When the agent's confidence was high but subsequent execution failed, the conditions are flagged as overconfidence indicators: conditions under which the confidence evaluation function produced an unjustifiably high confidence value. Overconfidence indicators identify exactly the situations a calibrated function should learn to treat more conservatively, because the agent's prior assessment of sufficiency was contradicted by the outcome.
When the agent's confidence was low and the resulting suspension prevented a failure that would otherwise have occurred, the conditions are flagged as successful safety interventions. Whether the suspension actually prevented a failure is determined by post-hoc analysis of the conditions that existed during suspension, not assumed from the suspension alone. A successful safety intervention is evidence that the function's conservatism in that region of the input space was warranted, and it is recorded as such so that calibration does not erode protective behavior that has demonstrably paid off.
Self-Supervised Refinement Without External Labeling
The accumulated calibration examples enable supervised refinement of the confidence evaluation function. The refinement targets the function's weighting parameters, its threshold sensitivity, and its input feature selection. Because the labels are the agent's own recorded outcomes, the refinement proceeds from the agent's behavioral history without requiring external labeling or human annotation. The success or failure of past execution, and the post-hoc assessment of past suspensions, are the supervision signal.
This is the distinguishing property of the mechanism: the agent is the source of both the predictions being evaluated and the ground truth used to evaluate them. The confidence trajectory recorded in lineage during ordinary operation is precisely the dataset needed to test whether the evaluation function's confidence values were justified, so calibration consumes operational history rather than a separately curated training set.
Calibration as a Governance-Bounded Policy Mutation
The calibration process is itself governance-bounded. Changes to the confidence evaluation function's parameters are treated as policy mutations and are subject to the same cryptographic signing and lineage recording requirements that apply to all policy changes. A refinement to the weighting parameters, the threshold sensitivity, or the input feature selection is therefore not a silent internal adjustment: it is a recorded, signed mutation that downstream governance infrastructure can inspect.
This treatment closes the loop with the confidence field's existing audit properties. The confidence values were auditable because every mutation to the confidence field was recorded in lineage; the function that produces those values is now auditable on the same terms, because every change to that function is recorded as a signed policy mutation. An auditor can reconstruct both the confidence the agent claimed and the successive refinements to the rule that produced those claims.

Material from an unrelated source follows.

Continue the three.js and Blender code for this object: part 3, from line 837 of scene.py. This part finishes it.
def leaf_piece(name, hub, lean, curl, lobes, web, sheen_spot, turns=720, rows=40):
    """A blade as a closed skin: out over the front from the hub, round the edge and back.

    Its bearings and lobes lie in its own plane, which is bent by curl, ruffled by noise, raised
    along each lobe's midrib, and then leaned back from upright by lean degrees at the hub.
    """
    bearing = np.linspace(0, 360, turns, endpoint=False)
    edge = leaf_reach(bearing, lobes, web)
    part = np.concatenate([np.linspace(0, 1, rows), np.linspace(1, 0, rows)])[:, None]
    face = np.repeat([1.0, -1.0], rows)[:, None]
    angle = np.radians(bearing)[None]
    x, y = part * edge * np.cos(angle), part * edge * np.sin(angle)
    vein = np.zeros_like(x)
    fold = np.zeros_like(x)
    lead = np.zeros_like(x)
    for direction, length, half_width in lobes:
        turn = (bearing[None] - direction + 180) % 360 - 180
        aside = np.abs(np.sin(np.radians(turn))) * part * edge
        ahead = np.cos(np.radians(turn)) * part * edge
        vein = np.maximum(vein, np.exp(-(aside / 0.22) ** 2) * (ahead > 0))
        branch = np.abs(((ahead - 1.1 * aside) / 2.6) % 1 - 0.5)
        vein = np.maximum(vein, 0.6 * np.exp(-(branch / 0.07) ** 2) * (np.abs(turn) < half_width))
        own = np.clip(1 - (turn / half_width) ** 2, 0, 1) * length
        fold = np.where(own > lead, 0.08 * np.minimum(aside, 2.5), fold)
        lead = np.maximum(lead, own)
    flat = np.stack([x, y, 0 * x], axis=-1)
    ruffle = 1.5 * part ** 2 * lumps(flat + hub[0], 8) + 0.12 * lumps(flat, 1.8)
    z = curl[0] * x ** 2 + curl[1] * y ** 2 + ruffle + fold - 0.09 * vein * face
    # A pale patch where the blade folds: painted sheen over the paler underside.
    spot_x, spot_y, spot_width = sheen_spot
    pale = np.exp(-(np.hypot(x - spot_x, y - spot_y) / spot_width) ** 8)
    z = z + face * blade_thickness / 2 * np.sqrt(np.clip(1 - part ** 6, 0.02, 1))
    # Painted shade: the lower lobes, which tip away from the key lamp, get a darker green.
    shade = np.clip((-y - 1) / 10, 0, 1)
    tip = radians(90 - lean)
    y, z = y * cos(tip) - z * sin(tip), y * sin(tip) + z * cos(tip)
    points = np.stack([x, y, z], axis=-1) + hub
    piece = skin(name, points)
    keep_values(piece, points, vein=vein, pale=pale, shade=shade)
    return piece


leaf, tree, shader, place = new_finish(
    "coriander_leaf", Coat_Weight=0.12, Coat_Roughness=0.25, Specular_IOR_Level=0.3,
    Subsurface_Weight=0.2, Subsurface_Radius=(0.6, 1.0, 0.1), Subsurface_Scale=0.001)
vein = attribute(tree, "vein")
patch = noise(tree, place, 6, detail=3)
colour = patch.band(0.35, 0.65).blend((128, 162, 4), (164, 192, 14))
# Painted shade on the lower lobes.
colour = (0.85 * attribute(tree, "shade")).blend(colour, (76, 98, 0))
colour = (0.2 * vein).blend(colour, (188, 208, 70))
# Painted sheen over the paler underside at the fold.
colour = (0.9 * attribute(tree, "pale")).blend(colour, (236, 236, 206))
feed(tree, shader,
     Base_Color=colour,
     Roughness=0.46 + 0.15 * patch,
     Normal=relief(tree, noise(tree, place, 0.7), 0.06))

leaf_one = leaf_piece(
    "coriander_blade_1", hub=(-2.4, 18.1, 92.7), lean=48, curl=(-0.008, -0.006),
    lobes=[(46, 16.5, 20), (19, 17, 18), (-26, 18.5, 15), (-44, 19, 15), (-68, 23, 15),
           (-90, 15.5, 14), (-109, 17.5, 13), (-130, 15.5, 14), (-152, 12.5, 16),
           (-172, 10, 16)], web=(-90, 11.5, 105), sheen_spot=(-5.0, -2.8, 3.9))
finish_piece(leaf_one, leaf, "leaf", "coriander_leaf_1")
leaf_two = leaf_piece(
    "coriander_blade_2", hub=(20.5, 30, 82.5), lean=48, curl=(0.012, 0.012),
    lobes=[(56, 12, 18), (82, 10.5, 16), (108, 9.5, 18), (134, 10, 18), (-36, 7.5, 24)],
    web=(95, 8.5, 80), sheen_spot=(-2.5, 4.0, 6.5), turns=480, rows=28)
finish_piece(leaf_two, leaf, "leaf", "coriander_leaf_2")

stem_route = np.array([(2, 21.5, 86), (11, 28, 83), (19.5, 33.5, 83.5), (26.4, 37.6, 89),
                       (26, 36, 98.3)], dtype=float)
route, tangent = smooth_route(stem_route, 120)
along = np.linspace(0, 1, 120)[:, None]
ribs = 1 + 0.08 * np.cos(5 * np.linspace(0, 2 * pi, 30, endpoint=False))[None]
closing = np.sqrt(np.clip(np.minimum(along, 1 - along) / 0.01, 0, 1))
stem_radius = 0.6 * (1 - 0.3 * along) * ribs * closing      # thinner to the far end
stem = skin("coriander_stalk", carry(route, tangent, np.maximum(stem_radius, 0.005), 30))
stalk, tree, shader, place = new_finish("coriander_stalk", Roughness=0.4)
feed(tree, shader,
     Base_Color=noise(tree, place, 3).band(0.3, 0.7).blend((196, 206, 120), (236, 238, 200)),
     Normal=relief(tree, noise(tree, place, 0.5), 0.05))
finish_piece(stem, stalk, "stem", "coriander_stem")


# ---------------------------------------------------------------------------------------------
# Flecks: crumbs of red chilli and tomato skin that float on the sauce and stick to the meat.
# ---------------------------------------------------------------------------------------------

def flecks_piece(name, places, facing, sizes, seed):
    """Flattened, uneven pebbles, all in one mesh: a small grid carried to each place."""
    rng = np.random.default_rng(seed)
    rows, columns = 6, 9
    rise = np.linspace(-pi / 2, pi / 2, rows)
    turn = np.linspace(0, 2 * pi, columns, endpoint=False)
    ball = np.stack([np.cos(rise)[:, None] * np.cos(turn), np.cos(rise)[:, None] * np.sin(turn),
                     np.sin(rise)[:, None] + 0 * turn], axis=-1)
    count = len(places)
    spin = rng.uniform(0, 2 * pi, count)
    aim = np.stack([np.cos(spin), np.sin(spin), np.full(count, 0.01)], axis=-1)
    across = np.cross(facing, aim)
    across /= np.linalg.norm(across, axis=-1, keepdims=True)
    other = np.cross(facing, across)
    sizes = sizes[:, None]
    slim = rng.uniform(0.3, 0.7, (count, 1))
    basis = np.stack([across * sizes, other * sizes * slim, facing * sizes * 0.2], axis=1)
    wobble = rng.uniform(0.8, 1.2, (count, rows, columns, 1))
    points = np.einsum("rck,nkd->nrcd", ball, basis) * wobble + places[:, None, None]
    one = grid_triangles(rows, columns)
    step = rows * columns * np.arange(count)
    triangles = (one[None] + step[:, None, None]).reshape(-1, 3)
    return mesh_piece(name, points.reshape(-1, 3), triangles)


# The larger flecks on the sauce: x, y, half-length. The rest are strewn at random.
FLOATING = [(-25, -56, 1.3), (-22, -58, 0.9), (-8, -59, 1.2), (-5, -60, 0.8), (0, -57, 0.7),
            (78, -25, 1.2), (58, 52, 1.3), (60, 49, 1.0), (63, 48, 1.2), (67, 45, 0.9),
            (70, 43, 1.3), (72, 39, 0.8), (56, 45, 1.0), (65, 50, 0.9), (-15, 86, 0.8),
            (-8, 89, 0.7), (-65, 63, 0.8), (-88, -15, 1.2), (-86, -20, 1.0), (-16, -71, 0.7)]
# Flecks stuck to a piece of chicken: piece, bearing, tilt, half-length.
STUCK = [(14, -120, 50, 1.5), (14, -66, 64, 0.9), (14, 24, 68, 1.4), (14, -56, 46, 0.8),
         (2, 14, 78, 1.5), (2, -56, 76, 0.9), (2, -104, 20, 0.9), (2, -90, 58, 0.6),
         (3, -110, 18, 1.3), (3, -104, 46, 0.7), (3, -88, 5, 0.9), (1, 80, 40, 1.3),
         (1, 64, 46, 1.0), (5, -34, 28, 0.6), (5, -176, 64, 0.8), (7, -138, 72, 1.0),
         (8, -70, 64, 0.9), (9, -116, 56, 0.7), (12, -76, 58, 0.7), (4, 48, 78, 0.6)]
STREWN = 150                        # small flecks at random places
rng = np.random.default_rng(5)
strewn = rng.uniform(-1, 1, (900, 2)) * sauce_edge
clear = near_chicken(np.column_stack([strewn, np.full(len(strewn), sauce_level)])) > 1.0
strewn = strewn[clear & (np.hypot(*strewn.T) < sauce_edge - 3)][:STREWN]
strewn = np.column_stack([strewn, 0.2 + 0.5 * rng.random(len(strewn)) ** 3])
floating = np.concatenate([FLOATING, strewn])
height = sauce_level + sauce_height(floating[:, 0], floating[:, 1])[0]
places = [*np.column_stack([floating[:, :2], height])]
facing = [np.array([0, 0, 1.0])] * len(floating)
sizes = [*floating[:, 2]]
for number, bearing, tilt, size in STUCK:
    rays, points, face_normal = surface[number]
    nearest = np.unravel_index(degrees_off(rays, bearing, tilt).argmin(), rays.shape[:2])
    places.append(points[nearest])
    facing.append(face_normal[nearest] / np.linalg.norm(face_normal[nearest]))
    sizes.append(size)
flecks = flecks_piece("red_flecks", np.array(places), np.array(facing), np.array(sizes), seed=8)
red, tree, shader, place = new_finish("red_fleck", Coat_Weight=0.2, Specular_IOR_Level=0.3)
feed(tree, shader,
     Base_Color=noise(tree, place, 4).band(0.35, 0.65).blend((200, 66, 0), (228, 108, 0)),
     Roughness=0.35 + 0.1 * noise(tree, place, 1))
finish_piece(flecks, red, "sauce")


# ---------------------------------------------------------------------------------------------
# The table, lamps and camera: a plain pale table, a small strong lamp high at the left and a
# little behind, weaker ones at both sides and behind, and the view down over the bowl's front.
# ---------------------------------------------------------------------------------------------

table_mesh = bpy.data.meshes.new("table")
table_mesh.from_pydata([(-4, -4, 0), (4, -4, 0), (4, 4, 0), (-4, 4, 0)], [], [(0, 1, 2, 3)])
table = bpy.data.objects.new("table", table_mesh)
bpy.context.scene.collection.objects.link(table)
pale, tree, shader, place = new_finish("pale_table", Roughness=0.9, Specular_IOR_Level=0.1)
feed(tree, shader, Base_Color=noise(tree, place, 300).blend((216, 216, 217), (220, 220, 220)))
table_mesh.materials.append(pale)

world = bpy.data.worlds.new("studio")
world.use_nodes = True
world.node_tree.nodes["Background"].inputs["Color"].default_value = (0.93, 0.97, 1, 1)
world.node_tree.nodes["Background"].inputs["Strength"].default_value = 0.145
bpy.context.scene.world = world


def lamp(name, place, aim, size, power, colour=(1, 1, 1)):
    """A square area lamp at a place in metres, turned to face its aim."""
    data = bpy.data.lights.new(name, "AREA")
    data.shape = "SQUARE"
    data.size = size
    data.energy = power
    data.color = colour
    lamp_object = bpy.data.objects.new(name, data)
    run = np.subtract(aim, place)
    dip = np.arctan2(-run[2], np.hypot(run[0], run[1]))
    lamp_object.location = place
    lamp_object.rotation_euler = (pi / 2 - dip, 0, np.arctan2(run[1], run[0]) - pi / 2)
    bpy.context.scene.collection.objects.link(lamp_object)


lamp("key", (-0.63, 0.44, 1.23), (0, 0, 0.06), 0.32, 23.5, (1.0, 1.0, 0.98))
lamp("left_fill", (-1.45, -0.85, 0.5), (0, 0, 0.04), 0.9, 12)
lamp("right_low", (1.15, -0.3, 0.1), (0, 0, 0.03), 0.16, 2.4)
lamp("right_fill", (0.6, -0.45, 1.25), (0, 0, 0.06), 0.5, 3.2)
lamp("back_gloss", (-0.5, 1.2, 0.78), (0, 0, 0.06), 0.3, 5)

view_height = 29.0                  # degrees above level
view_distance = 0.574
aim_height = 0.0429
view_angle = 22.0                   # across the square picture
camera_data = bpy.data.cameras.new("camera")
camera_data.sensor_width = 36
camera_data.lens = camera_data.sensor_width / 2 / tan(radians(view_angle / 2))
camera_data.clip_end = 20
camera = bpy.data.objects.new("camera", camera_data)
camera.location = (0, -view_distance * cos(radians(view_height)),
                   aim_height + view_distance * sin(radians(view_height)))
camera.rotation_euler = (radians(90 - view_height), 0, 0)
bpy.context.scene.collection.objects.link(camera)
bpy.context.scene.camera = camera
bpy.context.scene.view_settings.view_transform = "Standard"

Composition With the Confidence Governor
Calibration sits behind, not in front of, the confidence governor. The governor gates execution by comparing the computed confidence value, and its trajectory, against the authorization threshold; it operates on whatever value the evaluation function emits. Calibration changes how that value is emitted by refining the evaluation function, so its effect on gating is indirect. A function refined away from overconfidence will, under conditions previously flagged as overconfidence indicators, emit lower confidence values, and the unchanged governor will then suspend execution earlier under those conditions. The gating logic does not need to change for the agent's behavior to improve; the input to the gate is what improves.
Because the refined parameters include threshold sensitivity and input feature selection, calibration can also adjust which agent state inputs and task state inputs most strongly drive the confidence computation. Conditions that history shows to be reliable predictors of failure can be given more weight; inputs that did not discriminate between success and failure can be deprioritized in feature selection. The trajectory record is what makes this discrimination possible.

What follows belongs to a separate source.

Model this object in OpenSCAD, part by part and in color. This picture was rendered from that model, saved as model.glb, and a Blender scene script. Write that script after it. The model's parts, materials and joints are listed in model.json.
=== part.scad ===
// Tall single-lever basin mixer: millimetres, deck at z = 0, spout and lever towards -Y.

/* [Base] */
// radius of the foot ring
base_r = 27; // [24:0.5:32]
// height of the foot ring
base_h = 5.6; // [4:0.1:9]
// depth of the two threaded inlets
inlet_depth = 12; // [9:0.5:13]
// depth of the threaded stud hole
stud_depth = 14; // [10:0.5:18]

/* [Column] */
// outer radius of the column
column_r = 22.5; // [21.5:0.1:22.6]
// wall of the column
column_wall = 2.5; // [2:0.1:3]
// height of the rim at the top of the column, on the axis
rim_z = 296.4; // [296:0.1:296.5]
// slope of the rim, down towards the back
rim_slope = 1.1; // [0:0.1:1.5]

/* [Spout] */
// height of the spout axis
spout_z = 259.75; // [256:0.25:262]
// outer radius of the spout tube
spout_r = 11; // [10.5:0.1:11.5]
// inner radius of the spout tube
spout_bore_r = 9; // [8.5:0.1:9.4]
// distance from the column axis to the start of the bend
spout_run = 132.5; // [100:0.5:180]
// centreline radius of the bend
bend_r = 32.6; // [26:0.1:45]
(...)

What the Mechanism Does Not Assert
The disclosure frames calibration as a refinement of the evaluation function from recorded outcomes, governed as a policy mutation. It does not specify a numeric calibration factor applied multiplicatively to live confidence, a bounded floor or ceiling that confidence values cannot pierce, an asymmetric tightening-versus-relaxation rate, a partition of the confidence range into bands, or a fixed-length rolling window with declared rate parameters. The mechanism's content is the use of the confidence trajectory, the three classes of calibration example, the self-supervised refinement of weighting parameters and threshold sensitivity and input feature selection, and the governance binding of that refinement as a signed, lineage-recorded policy mutation. The protective behavior of the agent comes from the confidence governor's gate and from the function being calibrated, not from a separate scalar machinery layered on top of it.
Disclosure Scope
The use of the agent's confidence trajectory, comprising the temporal sequence of confidence values, the structured observations that triggered confidence changes, and the outcomes of execution and suspension decisions, as a structured calibration signal for refining the confidence evaluation function; the derivation of positive calibration examples from high confidence followed by successful execution, overconfidence indicators from high confidence followed by failed execution, and successful safety interventions from low confidence whose suspension prevented a failure as determined by post-hoc analysis; the supervised refinement of the function's weighting parameters, threshold sensitivity, and input feature selection from the agent's own behavioral history without external labeling or human annotation; and the treatment of changes to the function's parameters as policy mutations subject to the same cryptographic signing and lineage recording requirements as all policy changes, are disclosed in the cognition filing (U.S. Application No. 19/647,395 and its international counterpart). This article describes that disclosed mechanism. The scope extends to embodiments differing in the supervised refinement procedure applied to the calibration examples, provided the calibration signal is the recorded confidence trajectory, the examples are labeled by the agent's own recorded outcomes, and the resulting parameter changes are recorded and signed as governed policy mutations.